Royal Observatory of Belgium

Ringlaan 3, 1180 Brussels, Belgium
Contributed Talk 2.1. Data & Science with the Indo-Belgian telescopes 2. Data & Science with the Indo-Belgian telescopes

Speaker

Mr Bikram Pradhan (University of Liège)

Description

The size distribution of space debris is an important input to risk analysis for current and future space missions. In preparation for future observations with the zenith-pointing 4-m International Liquid Mirror Telescope, the 1.3-m Devasthal Fast Optical Telescope was used to gain experience with zenith-pointing observations and, serendipitously, to detect, identify and characterize orbital debris. Observational data were acquired on 11 nights in May, 2015 using a 2048 $\times$ 2048-pixel CCD detector operating in time-delay integration mode.
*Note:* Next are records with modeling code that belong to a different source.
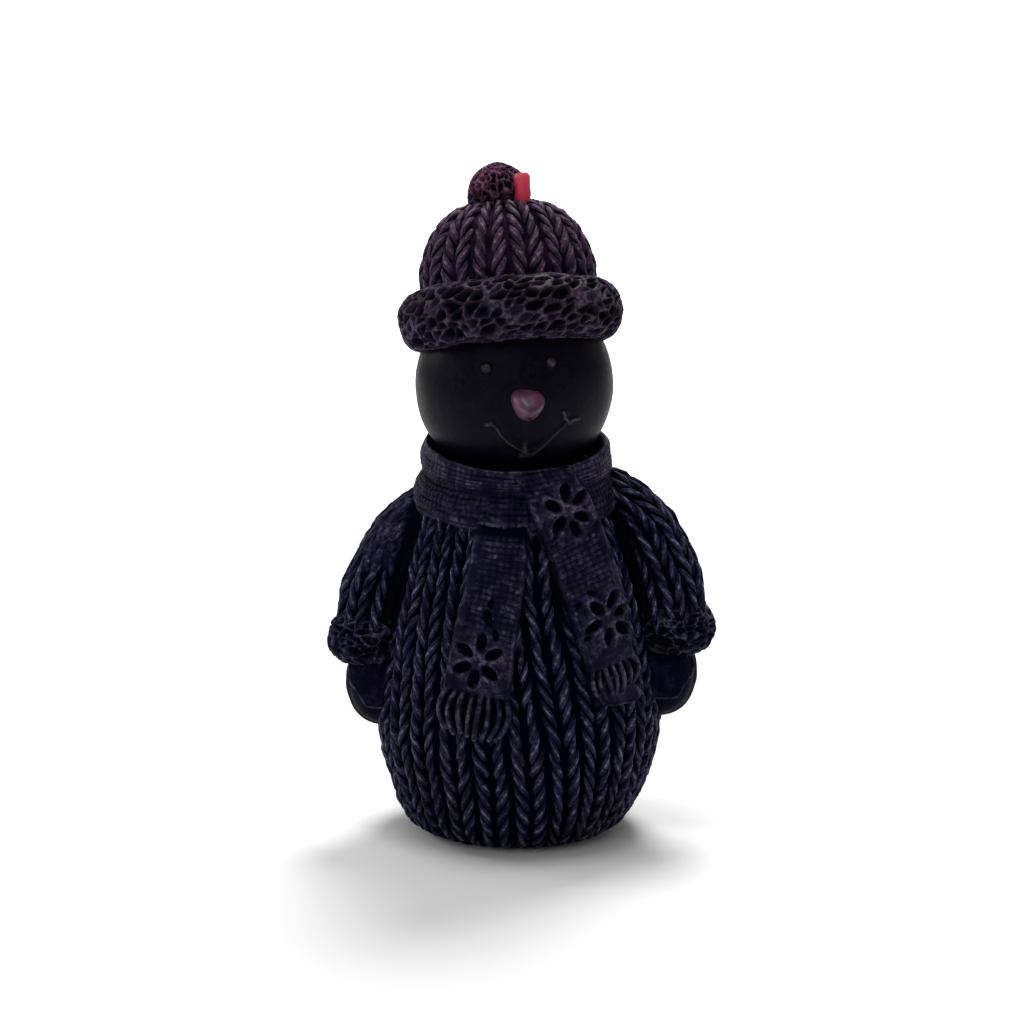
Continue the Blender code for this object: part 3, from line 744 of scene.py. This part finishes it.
# loops are longer than wide, which the unlike scales of loop give
pompom = {"centre": (-2.8, 1.4, 104.9), "radius": 5.1, "depth": 1.0, "swell": 0.05,
          "loop": (0.95, 0.95, 0.5), "bend": 0.7, "edge": 0.5, "shade": (-0.65, 0.2)}


def makePompom():
    ball = ballRows(circle(180), 110)
    tangle = ball * pompom["radius"] * np.array(pompom["loop"])
    relief = boucleRelief(tangle, 2.37, pompom["bend"], pompom["edge"])
    swell = 1.0 + pompom["swell"] * noiseField(ball, 0.8, 5.0)
    rows = ball * (pompom["radius"] * swell - (1 - relief) * pompom["depth"])[..., None]
    shade = smoothStep(*pompom["shade"], ball[..., 2])
    addLoft("pompom", rows + np.array(pompom["centre"]), pompomWax, relief * shade)


makePompom()

cuff = {"centre": (26.1, -1.5, 33.6), "half": (6.9, 6.9, 4.5), "square": 0.55, "depth": 1.6,
        "loop": (0.42, 0.42, 0.86), "bend": 0.5, "edge": 0.40, "lumps": 0.3}


def makeCuff(side, tag):
    rows = ballRows(circle(200), 70, cuff["square"]) * np.array(cuff["half"])
    relief = boucleRelief(rows * np.array(cuff["loop"]), 3.0 + side, cuff["bend"], cuff["edge"])
    lumps = noiseField(rows, 3.0, 7.0 + side)
    rows = pushOut(rows, (relief - 1.0) * cuff["depth"] + cuff["lumps"] * lumps + 0.05)
    addLoft("cuff_" + tag, mirrored(rows + np.array(cuff["centre"]), side), boucleWax, relief)


mitten = {"centre": (24.9, -2.2, 25.6), "half": (5.1, 5.4, 7.0), "tilt": 8.0,
          "thumb": (22.1, -6.0, 26.0), "thumbHalf": (1.9, 2.0, 4.2),
          # the front of the hand, in x and z: a layer of its own over the back
          "palm": ((29.6, 31.5), (29.3, 28.1), (29.0, 26.6), (28.3, 25.8), (27.4, 24.7),
                   (26.6, 23.3), (25.5, 22.85), (21.0, 22.7)),
          "step": 0.6, "rim": 0.20, "rimAt": 0.2, "rimWidth": 0.2, "lumps": 0.12}


def distanceTo(x, z, line):
    best = np.full(x.shape, 1e9)
    for a, b in zip(line, line[1:]):
        run = b - a
        f = np.clip(((x - a[0]) * run[0] + (z - a[1]) * run[1]) / (run @ run), 0, 1)
        best = np.minimum(best, np.hypot(x - a[0] - run[0] * f, z - a[1] - run[1] * f))
    return best


def handRelief(rows, centre):
    x, z = rows[..., 0], rows[..., 2]
    line = smoothPath(mitten["palm"], 60)
    far = distanceTo(x, z, line)
    edge = np.interp(z, line[::-1, 1], line[::-1, 0])
    inside = np.where((x < edge) & (z > mitten["palm"][-1][1]), far, -far)
    front = smoothStep(0.5, -1.5, rows[..., 1] - centre[1])
    rim = inside - mitten["rimAt"]
    step = (-mitten["step"] * (1 - smoothStep(-0.35, 0.1, inside))
            + mitten["rim"] * bell(rim / mitten["rimWidth"]))
    return step * front, bell(rim / 0.22) * front


def makeHand(side, tag):
    tilt = Matrix.Rotation(math.radians(mitten["tilt"]), 3, "Y").to_4x4()
    for part, centre, half in (("mitten", mitten["centre"], mitten["half"]),
                               ("thumb", mitten["thumb"], mitten["thumbHalf"])):
        rows = moveBy(tilt, ballRows(circle(150), 100) * np.array(half)) + np.array(centre)
        crest = None
        if part == "mitten":
            height, crest = handRelief(rows, centre)
            rows = pushOut(rows, height + mitten["lumps"] * noiseField(rows, 2.5, 3.0))
        addLoft(part + "_" + tag, mirrored(rows, side), mittenWax, crest)


print("cuffs and mittens")
for makeOne in (makeCuff, makeHand):
    for side, tag in sides:
        makeOne(side, tag)


# scarf

scarf = {
    "rolls": ((57.2, 12.9, 4.0, 4.6), (62.4, 12.6, 2.9, 3.3)),
    "pitch": 9.0, "neckRadius": 11.5, "neck": (54.0, 62.8),
    "proud": 2.0, "sink": 2.0,      # of a tail's face and back, from what it lies on
    "threadAcross": 1.05, "threadAlong": 0.92, "threadDepth": 0.36,
    "threadRows": (27, 20),         # round the section of each roll
    "foldStretch": 0.22, "foldSize": 1.9, "foldDepth": 0.32, "sunkDepth": 0.25,
    "rimDrop": 1.2, "rimHeight": 3.5, "rimWidth": 0.4,
    "around": 420, "section": 110,
    # outline of the upper roll: a band whose rim stands off the chin
    "band": ((12.9, -3.3), (15.0, -2.9), (15.7, -1.0), (15.6, 1.0), (15.2, 2.8), (14.75, 3.5),
             (14.2, 3.0), (13.5, 1.2), (12.4, -0.6), (12.0, -2.4), (12.9, -3.3)),
}
tails = (
    {"tag": "left", "path": ((-2.3, 54.6), (-3.2, 46), (-5, 37), (-6.3, 28.6)),
     "widths": (8.6, 9.2, 10.1, 10.9), "flakes": (0,), "overCollar": False,
     "plainFrom": 20.6, "hemSide": -1, "fringe": 7.5, "strands": 8, "bow": 2.0,
     "nicks": ((-4.5, 40.2, 1.5, 0.75, 100), (-3.2, 37.6, 1.0, 0.5, 95), (-4.0, 42.4, 0.8, 0.5, 70))},
    {"tag": "right", "path": ((4.2, 62.3), (8.4, 54.4), (12.6, 43), (15.3, 32.2)),
     "widths": (9, 9.6, 9.2, 7.6), "flakes": (1, 2), "overCollar": True,
     "plainFrom": 26.5, "hemSide": 1, "fringe": 5.6, "strands": 7, "bow": 1.5,
     "nicks": ((11.9, 43.4, 0.9, 0.45, 150), (9.9, 41.7, 0.7, 0.45, 60), (11.2, 36.7, 0.8, 0.4, 20),
               (6.1, 52.3, 0.7, 0.4, 40))},
)
flake = {"pitHalf": (1.38, 0.78), "pitDepth": 1.3, "rimHeight": 0.28, "pad": (4.3, 5.2),
         "padRough": 0.15}
flakes = (   # centre x, z, then each pit's offset from it
    ((-5.93, 33.73), ((0.56, 2.77), (2.41, 1.02), (1.82, -1.82), (-0.62, -2.84),
                      (-2.4, -1.08), (-1.98, 1.54))),
    ((14.42, 39.5), ((0.67, 2.6), (-1.75, 1.5), (-2.3, -1.2), (0.14, -3.0),
                     (2.28, -2.0), (2.3, 0.9))),
    ((7.93, 55.95), ((-0.33, 3.1), (2.13, 2.19), (2.39, -0.73), (1.38, -2.54),
                     (-1.26, -1.88), (-2.15, 1.1))),
)


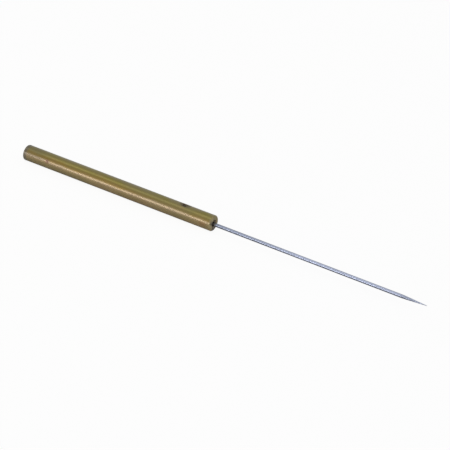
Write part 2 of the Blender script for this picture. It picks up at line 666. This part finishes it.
def aged_brass():
    """Drawn streaks along the tube, olive tarnish above and browner wear below."""
    t = Material("aged_brass")
    ramp, noise = t.ramp, t.noise
    x, y, z = t.xyz(t.coords)
    streak = noise((14, 900, 900), detail=4, rough=0.55)
    band = noise((9, 330, 330), shift=(6, 2, 8))
    fine = noise((45, 5200, 5200), shift=(3, 1, 7), detail=3, rough=0.6)
    mottle = noise((120, 260, 260), shift=(1, 5, 2), detail=4, rough=0.55, distort=0.6)
    cloud = noise((34, 120, 120), shift=(9, 4, 1))
    warm = noise((48, 170, 170), shift=(3, 7, 4))
    speck = ramp(noise((1500, 2300, 2300), shift=(5, 5, 5)), start=0.66, end=0.76)
    along = noise((240, 5200, 3100), shift=(2, 8, 3), detail=1, rough=0.4, distort=0.25)
    along = ramp(along, start=0.685, end=0.73)     # scratches along the tube
    across = noise((2600, 420, 420), shift=(8, 2, 6), detail=1, rough=0.4, distort=0.35)
    across = ramp(across, start=0.70, end=0.74)    # scratches across it

    # tones by height; the side that faces +Y has brown tones too
    side = flank_height(y, z, TUBE_RADIUS) + (mottle - 0.5) * 0.45
    side = side - ramp(y, start=0.0014, end=0.0036) * 0.75
    t.colour = t.mix(ramp(side, start=-0.62, end=-0.10), LOW_TONE, OCHRE)
    t.paint(ramp(side, start=0.05, end=0.42), OLIVE)
    t.paint(ramp(side, start=0.50, end=0.95), TOP_TONE)
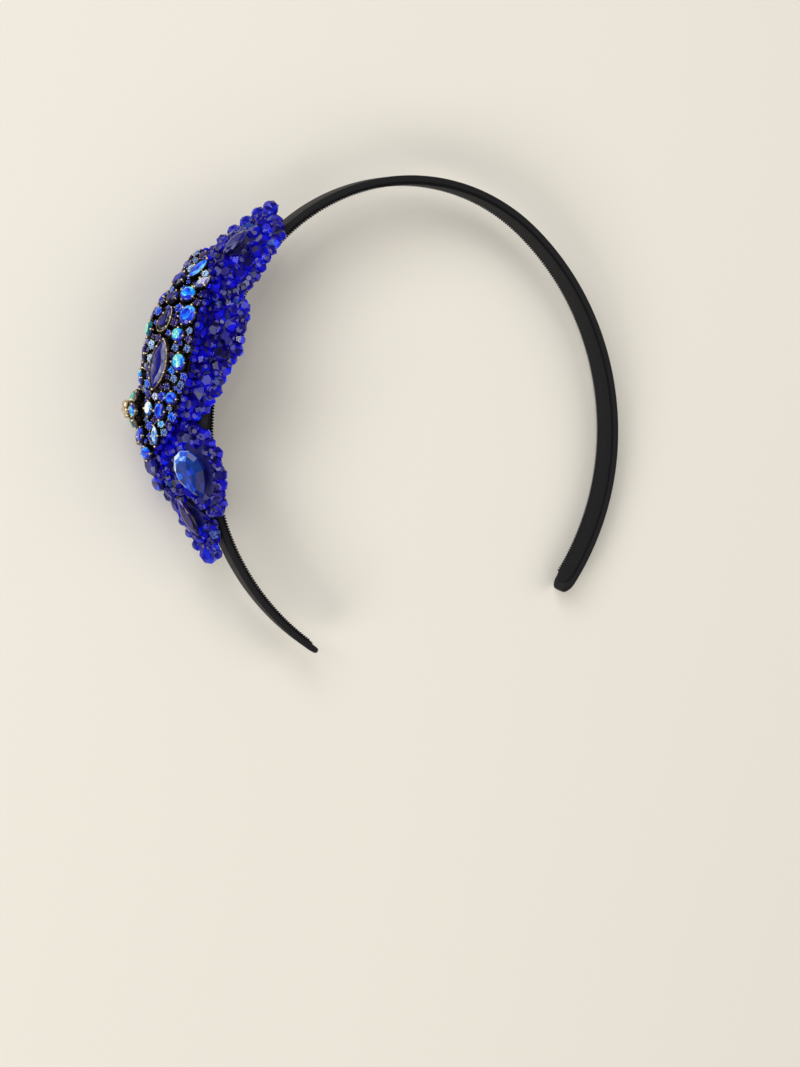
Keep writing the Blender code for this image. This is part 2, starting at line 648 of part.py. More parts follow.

Twelve moving objects were detected, mostly during dawn and twilight. All were identified by correlation with two-line element sets. By modeling each of the objects as a diffuse Lambertian sphere with an albedo of 0.175, their effective diameters were estimated from the observed apparent magnitudes, altitudes, velocities and solar phase angles. Seven objects were found to be in low Earth orbit and five in mid-Earth or geo-transfer orbits. The apparent Gaia magnitudes of the identified objects range from 5.6 to 12.0 and the estimated effective diameters from 0.3 to 10.1 m. Images from the future ILMT photometric survey are expected to provide detections of objects having diameters as small as 3 cm in low-Earth orbit.